When the water heater starts up, it is not uncommon for some amount of gases to back-draft out the draft hood as low temperatures in the flue are overcome and venting can happen.  This is especially true of vents that share flues with other gas appliances–such as the furnace.  We use water heaters year round, so a good part of the year the chimney can be considered over-sized for the water heater.  Of course summer time flue temperatures are likely to be warmer than in winter so overcoming temperature differences in the flue/vent will not be quite as important a consideration. 

An argument can be made that all gas appliances should have their own vent or better yet that they should all be direct-vent type appliances.  In direct vent appliances combustion air and exhaust air by-pass each other from a location outside the home and there is no communication with the indoor environment.

Another way to create back-drafting at the water heater is when the improperly installed or blocked vent is shared with another gas appliance (such as a furnace) and the furnace vents back out through the water heater.

As homes become tighter and tighter, back-drafting can be created by any number of exhaust fans operating throughout the home when the water heater needs to operate.  The path of least resistance for replacement of the air being exhausted by the fans might just be the water heater vent.  So in this sense back-drafting can be an indication of insufficient makeup air for the exhaust fans and likely means the water heater does not have adequate combustion air as well. 

Making sure that homes stay “pressure neutral” so that these types of problems don’t occur is essential in modern construction.  Again direct vent appliances eliminate this problem as related to the appliances–but it will not solve the problem of air intake for the exhaust fans.

Atmospheric pressures differences such as during inversions can also contribute to poor venting of the gas appliance.

A proper vent hat is also an important part of the whole venting system in promoting proper venting by keeping vermin out and preventing wind from blowing down the pipe under some condition.  It is not uncommon to find these vents filled with wasp’s nests–especially on systems that are idle for long periods of time.

So what does back-drafting look like?

The following picture is visual evidence of extreme back-drafting.

back-drafting2

If you look closely at the picture you can see all the signs.  Notice the yellow tag all melted around the Temperature Pressure Relief Valve (TPRV—and, for all of you that know better, yes it’s drain pipe is missing).  Notice how the galvanization has completely been eaten away on the supply nipple at the center of the picture.  Notice the much melted plastic ring around that same pipe.  Keep in mind that the exhaust gasses are slightly acidic, which accounts for the corrosion visible on the draft hood (the cone shaped device behind the TPRV).  The white powder on the top of the tank is the condensate that develops when the moisture from the vent gases evaporates.
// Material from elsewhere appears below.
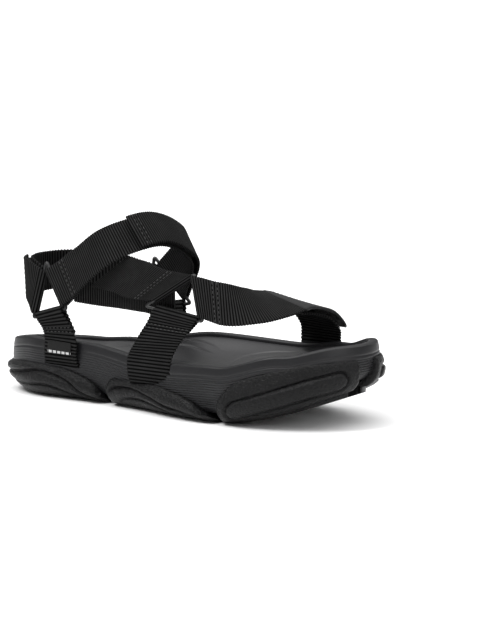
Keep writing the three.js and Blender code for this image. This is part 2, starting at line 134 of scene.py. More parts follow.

In this next picture we can see some of the corrosion on the vent pipe along the long horizontal run to where it connects to the furnace vent.  In this case the horizontal run is almost as long as the vertical run—not a good arrangement to promote good venting of either appliance.  Also it should be mentioned that the single wall vent pipe does not have adequate clearances to the wood beam it travels under.

back-drafting3

It will likely not be possible for your inspector to identify all the possible causes of back-drafting, but its presence gives itself away pretty easily in many cases.  Because of the ease with which conditions for back-drafting can develop, items that can burn or melt should never be left on top of your gas water heater.  I routinely find charred and melted belongings on top of gas water heaters–from soccer shoes to the water heater’s installation manual (very common).

I like to think that in a few years this blog post will be outdated, as we give up on draft hood type water heaters and convert entirely to direct vent type water heaters of one kind or another.  We will be all the safer for it.